What makes me scratch my head:
I thought this snippet should also create 3 additional npy-files wordvectors.kv.vectors.npy, wordvectors.kv.vectors_ngrams.npy, wordvectors.kv.vectors_vocab.npy. I downgraded the gensim version to 3.8, but this does not change the result/error.

Edit: The .npy files are only generated if the vector-arrays get too large. This then leads again to the question of why it is not working. 🤔

What packages/versions I am using

rasa: 2.8.2
rasa-nlu-examples: 0.2.5
gensim: 4.0.1

Mhm... this is indeed strange and deserves exploring further. I won't be able to have a look in the short term unfortunately though since I'm preoccupied with the transition to Rasa 3.0.

Is there a particular reason why you're interested in using Gensim here? Is there a reason why BytePair or FastText may not suffice?

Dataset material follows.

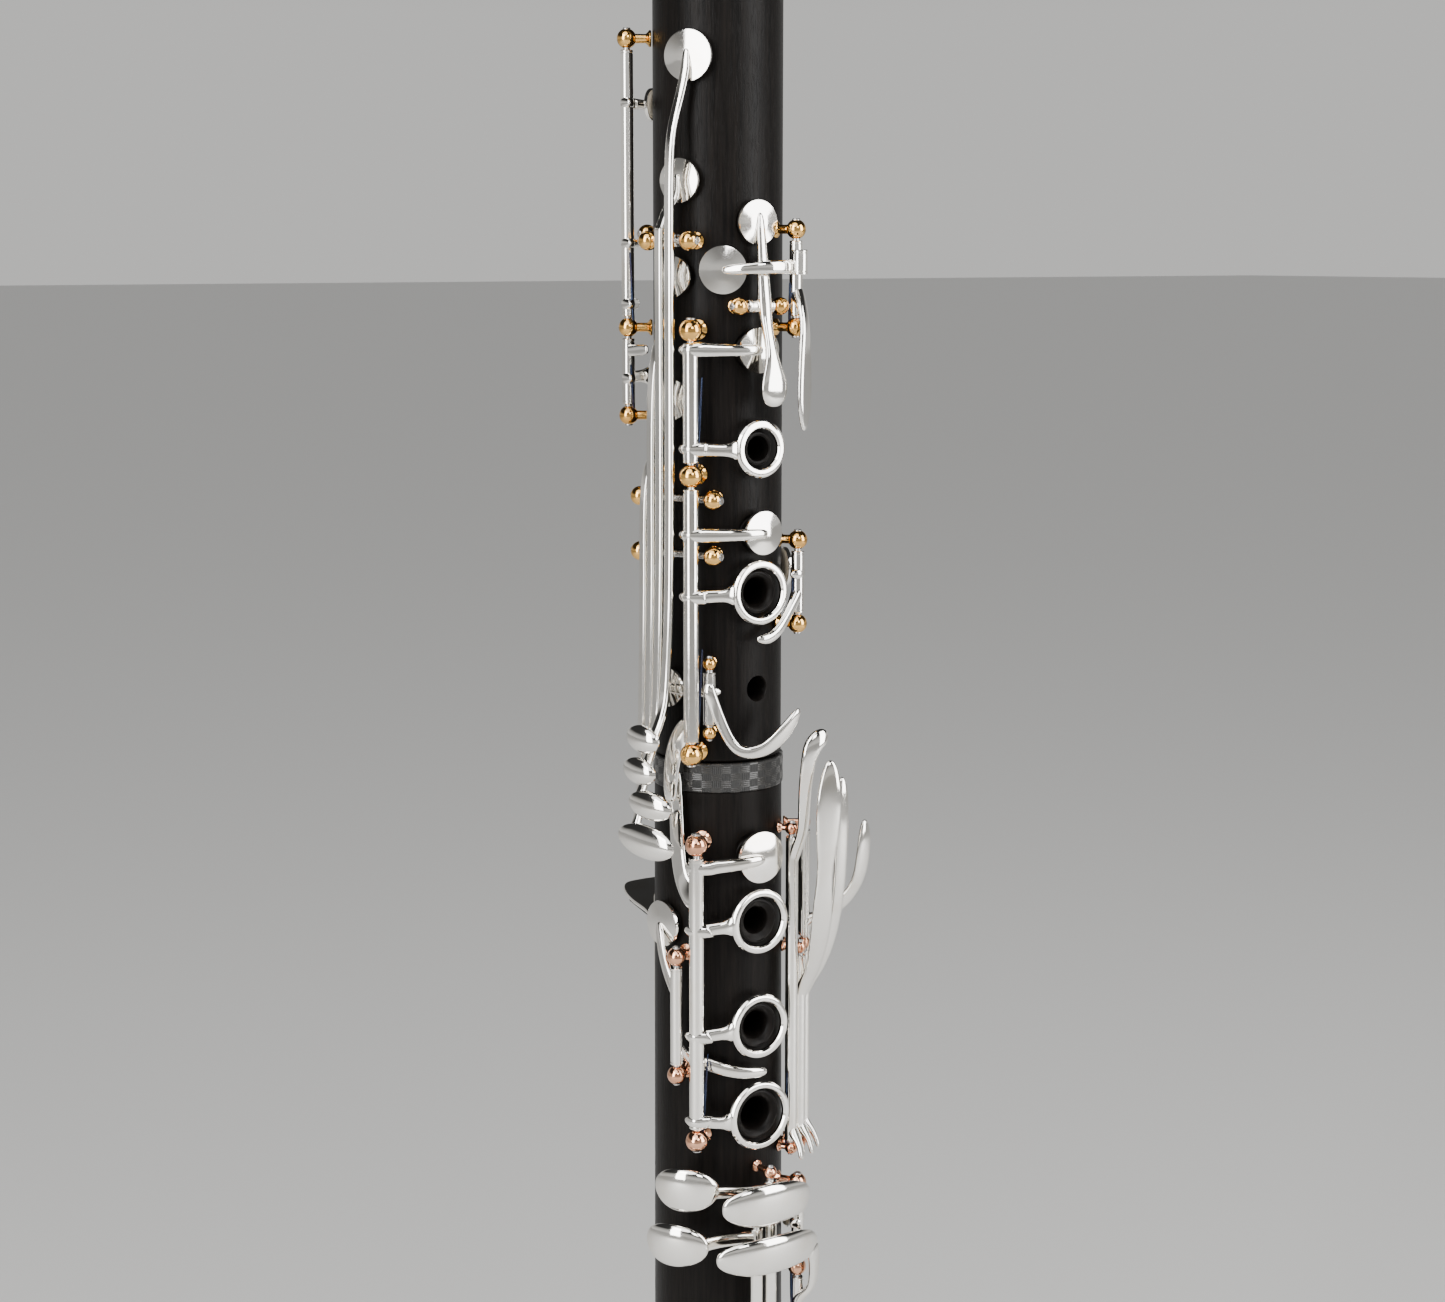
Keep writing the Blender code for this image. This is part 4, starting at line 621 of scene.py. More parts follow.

No not really, only a lack of knowledge of how to create the word vectors with the other frameworks 😅. Alright, thanks for the fast answer 👍. I will have a look and try to migrate to a different solution.

I fear the Gensim issue may be even more complex than I thought before. It seems the BytePair embeddings still use Gensim v3, which might prevent an upgrade to v4.

Am closing this issue in favor of #110.